→ TASK INSTRUCTIONS: Print the data exactly as it is given, please.

→ RECORD SET:
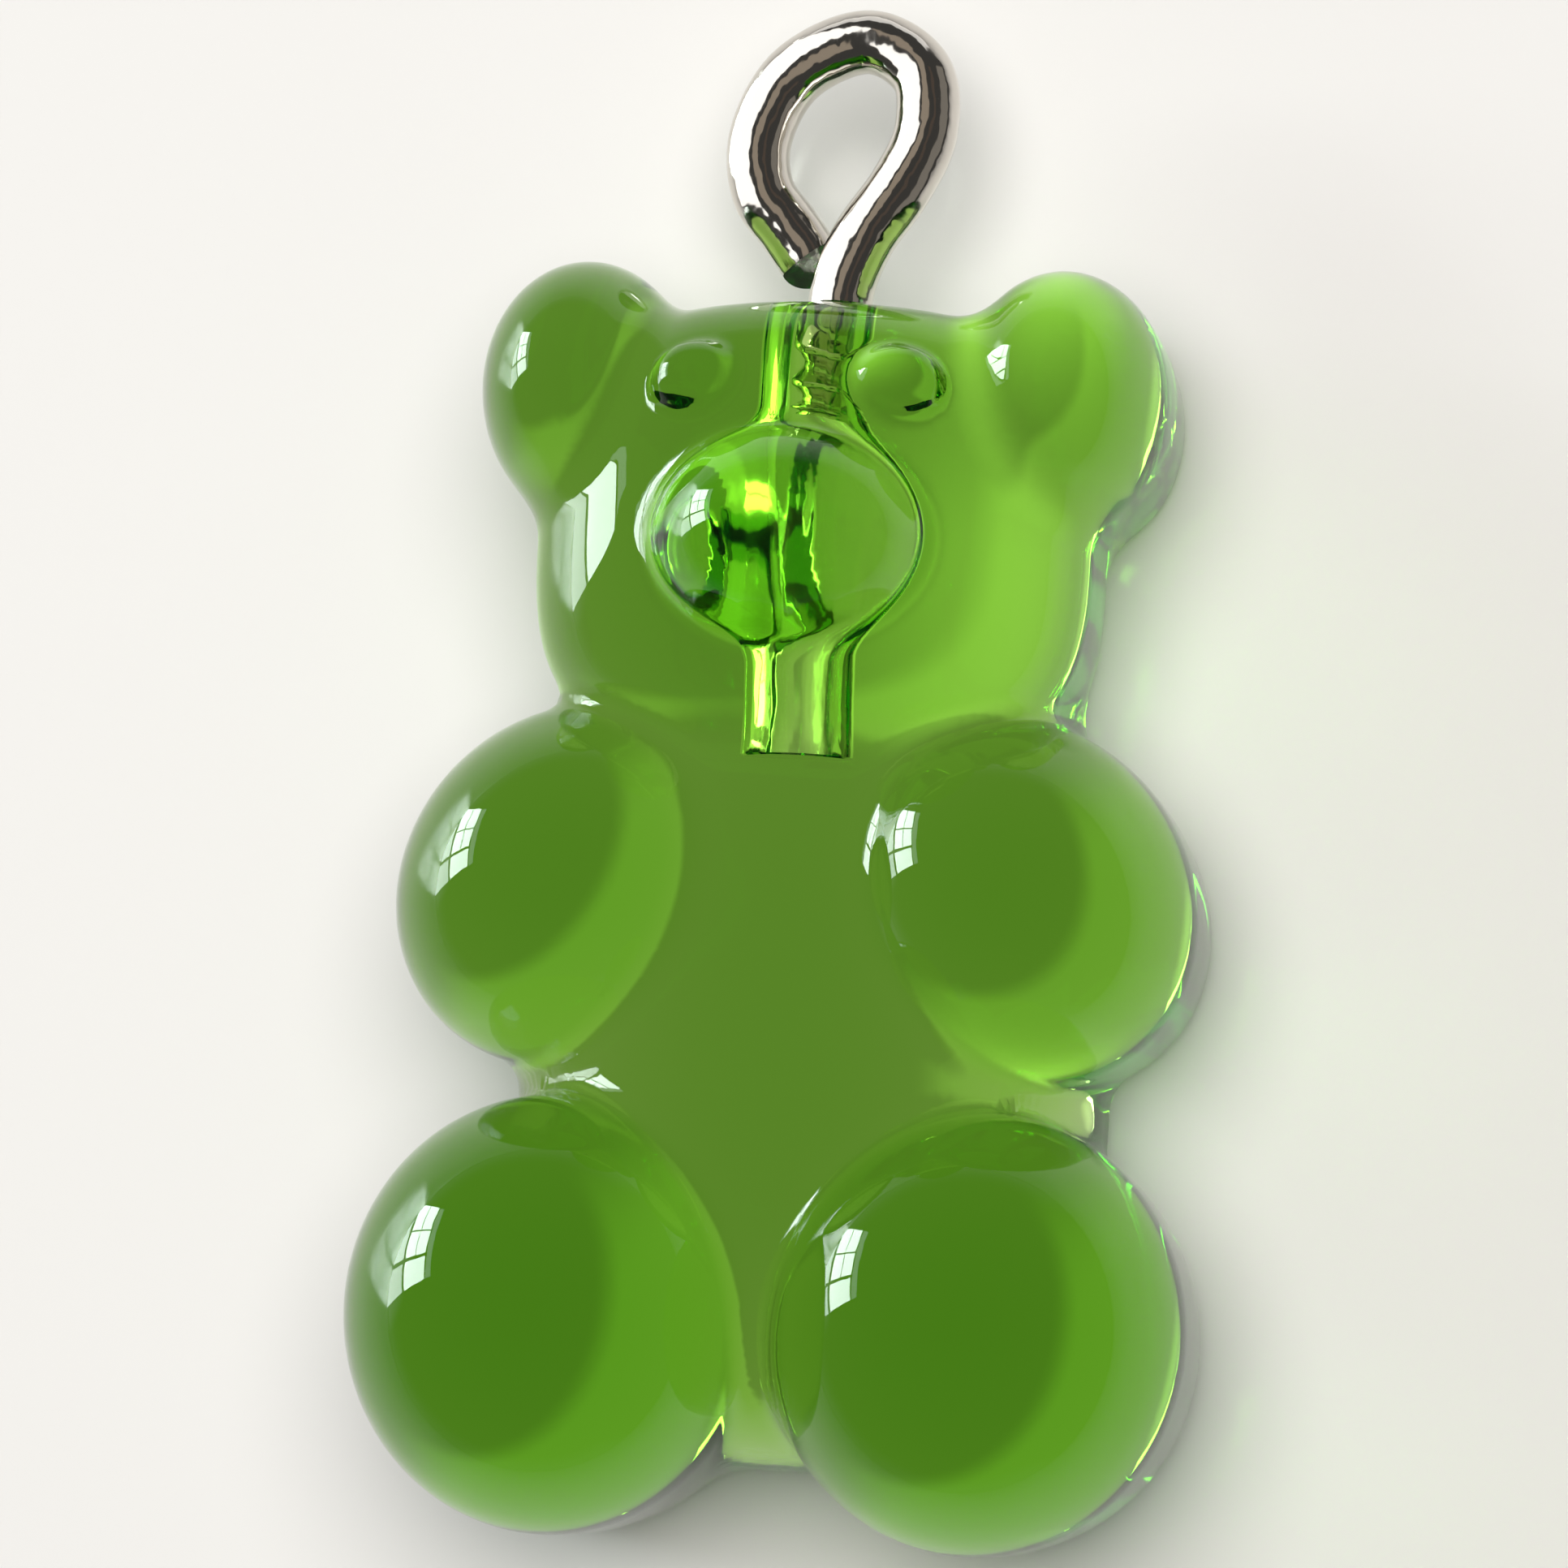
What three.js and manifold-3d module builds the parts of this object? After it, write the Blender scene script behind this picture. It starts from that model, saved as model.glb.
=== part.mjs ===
// Gummy bear charm: a bear of clear green casting resin with a flat back, and a plated steel
// screw eye set in a hole drilled down through the top of its head. Millimetres, lying on its
// back: +Z is the bear's front, +Y runs from its feet to its head, and the origin is at the
// bottom centre of the whole charm.
import * as THREE from "three";
import { MarchingCubes } from "three/addons/objects/MarchingCubes.js";
import { mergeVertices } from "three/addons/utils/BufferGeometryUtils.js";
import Module from "manifold-3d";

// The bear's rounded masses, with X from its middle, Y from its heels and Z from its back. Each
// has its centre and its three half sizes, and is oval across. "square" closes its ends: 2 for
// oval ends and more for squarer ones. "taper" says how fast it narrows behind its widest level
// (0 is a straight wall), "turn" is about Z in degrees, and "blend" is how widely it runs into
// the rest.
const TORSO = { at: [0, 8.8, 1.13], half: [5.15, 7.4, 4.82], square: 3.3, taper: 0.3 };
const HEAD = { at: [0, 17.4, 3.6], half: [4.88, 4.05, 3.01], square: 3.1, taper: 0.3, blend: 0.9 };
const EAR = { at: [4.19, 19.91, 3.35], half: [1.83, 2.29, 2.88], taper: 0.38, blend: 0.6 };
const MUZZLE = { at: [0, 17.09, 5.45], half: [2.5, 2.05, 2.62], taper: 0.6, blend: 0.45 };
const ARM = { at: [3.88, 11.26, 3.52], half: [3.32, 2.94, 3.42], taper: 0.38, turn: -50, blend: 0.8 };
const LEG = { at: [3.67, 3.82, 4.4], half: [3.58, 3.76, 3.68], taper: 0.38, blend: 0.8 };
const EYE = { at: [1.73, 19.74, 6.06], half: [0.76, 0.64, 0.62] };

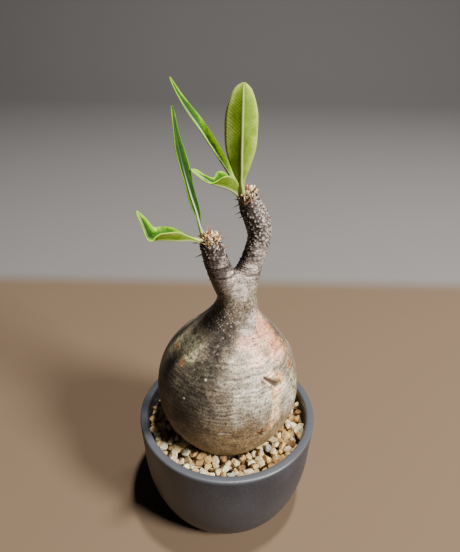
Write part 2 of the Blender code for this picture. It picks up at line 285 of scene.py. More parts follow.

→ SOLUTION:
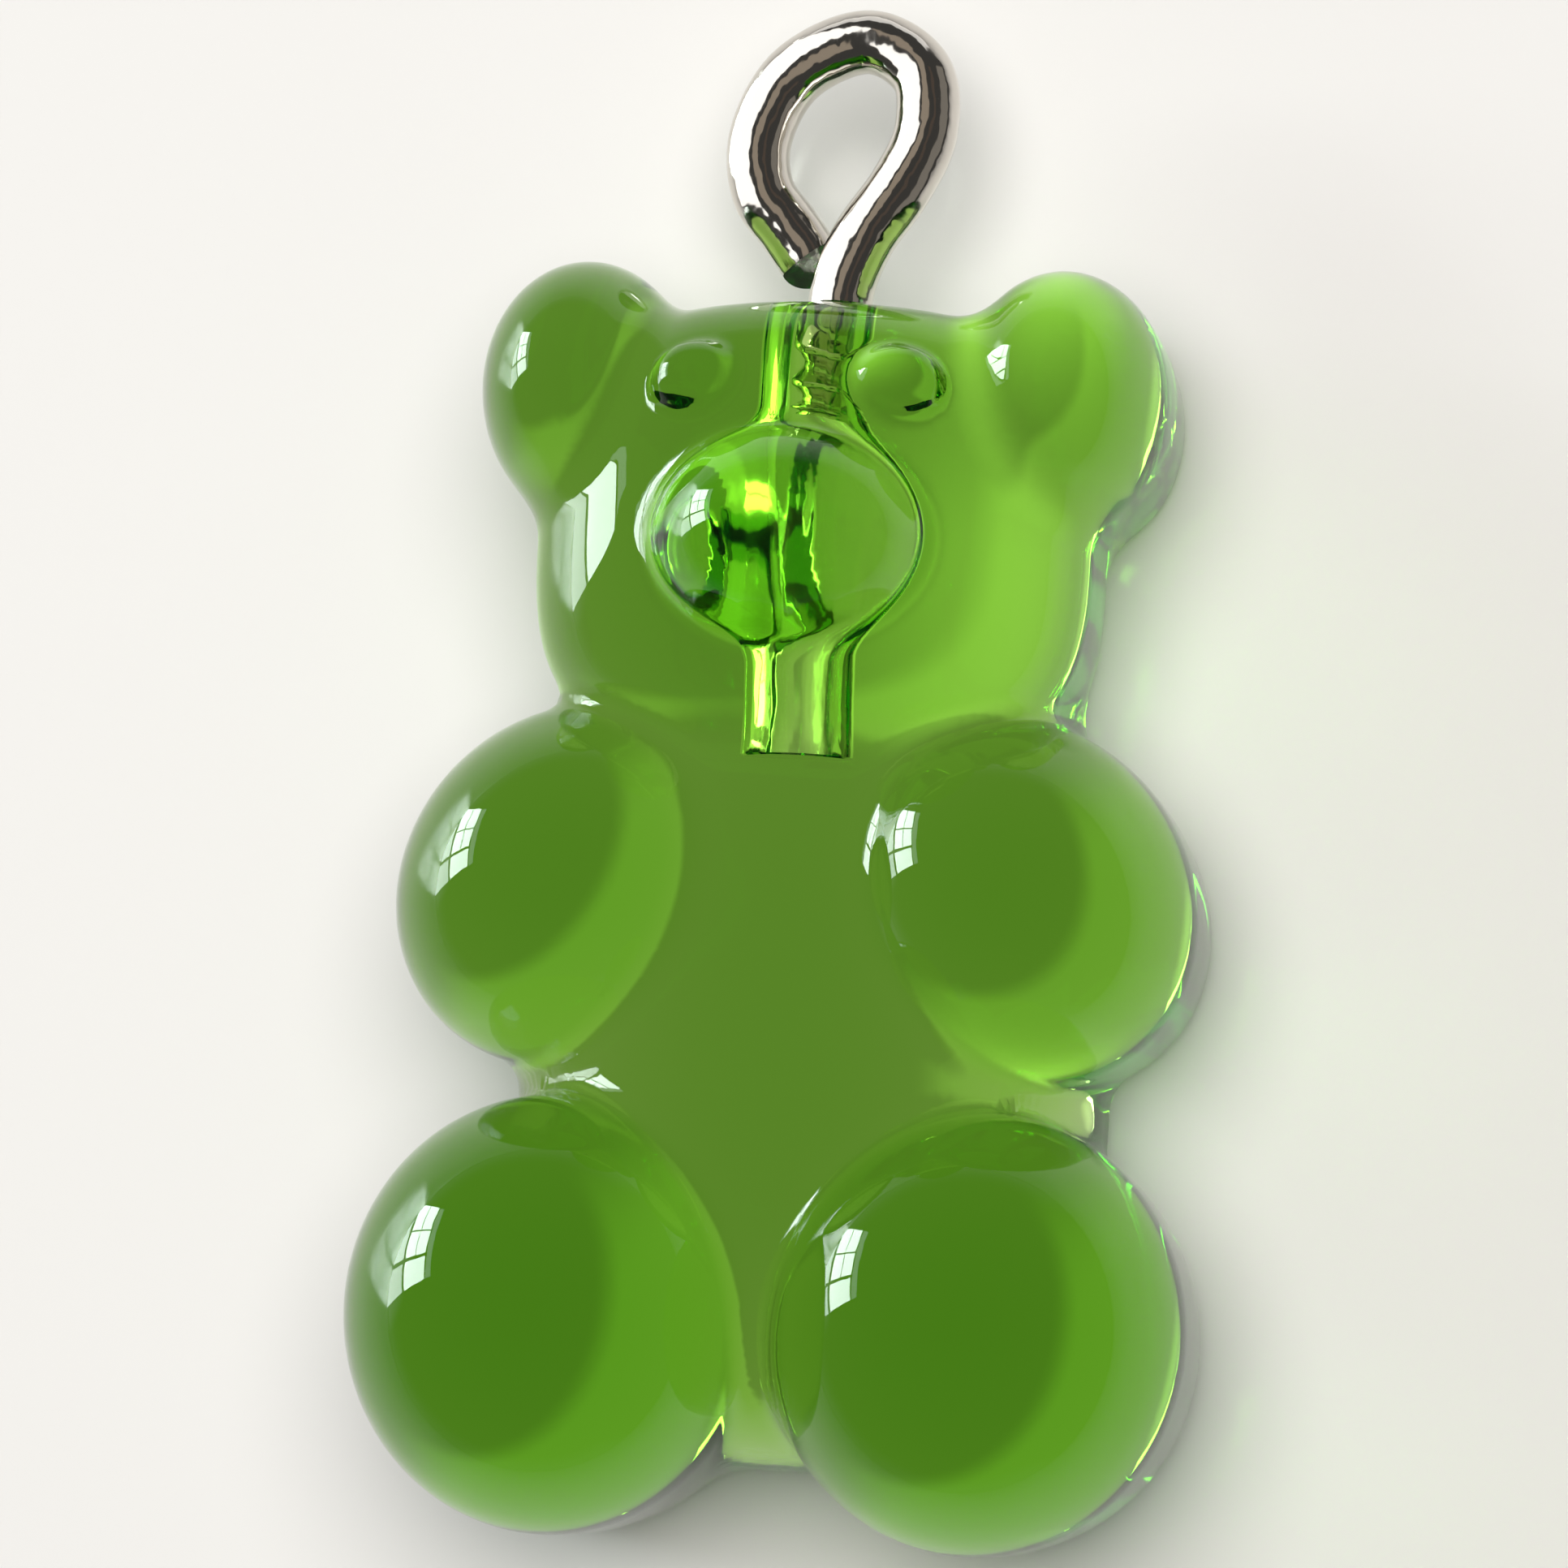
What three.js and manifold-3d module builds the parts of this object? After it, write the Blender scene script behind this picture. It starts from that model, saved as model.glb.
=== part.mjs ===
// Gummy bear charm: a bear of clear green casting resin with a flat back, and a plated steel
// screw eye set in a hole drilled down through the top of its head. Millimetres, lying on its
// back: +Z is the bear's front, +Y runs from its feet to its head, and the origin is at the
// bottom centre of the whole charm.
import * as THREE from "three";
import { MarchingCubes } from "three/addons/objects/MarchingCubes.js";
import { mergeVertices } from "three/addons/utils/BufferGeometryUtils.js";
import Module from "manifold-3d";

// The bear's rounded masses, with X from its middle, Y from its heels and Z from its back. Each
// has its centre and its three half sizes, and is oval across. "square" closes its ends: 2 for
// oval ends and more for squarer ones. "taper" says how fast it narrows behind its widest level
// (0 is a straight wall), "turn" is about Z in degrees, and "blend" is how widely it runs into
// the rest.
const TORSO = { at: [0, 8.8, 1.13], half: [5.15, 7.4, 4.82], square: 3.3, taper: 0.3 };
const HEAD = { at: [0, 17.4, 3.6], half: [4.88, 4.05, 3.01], square: 3.1, taper: 0.3, blend: 0.9 };
const EAR = { at: [4.19, 19.91, 3.35], half: [1.83, 2.29, 2.88], taper: 0.38, blend: 0.6 };
const MUZZLE = { at: [0, 17.09, 5.45], half: [2.5, 2.05, 2.62], taper: 0.6, blend: 0.45 };
const ARM = { at: [3.88, 11.26, 3.52], half: [3.32, 2.94, 3.42], taper: 0.38, turn: -50, blend: 0.8 };
const LEG = { at: [3.67, 3.82, 4.4], half: [3.58, 3.76, 3.68], taper: 0.38, blend: 0.8 };
const EYE = { at: [1.73, 19.74, 6.06], half: [0.76, 0.64, 0.62] };

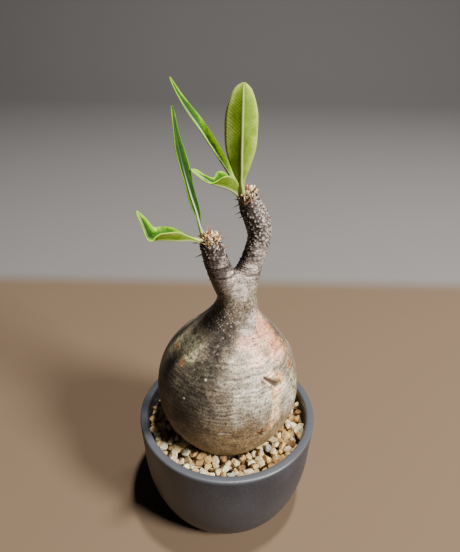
Write part 2 of the Blender code for this picture. It picks up at line 285 of scene.py. More parts follow.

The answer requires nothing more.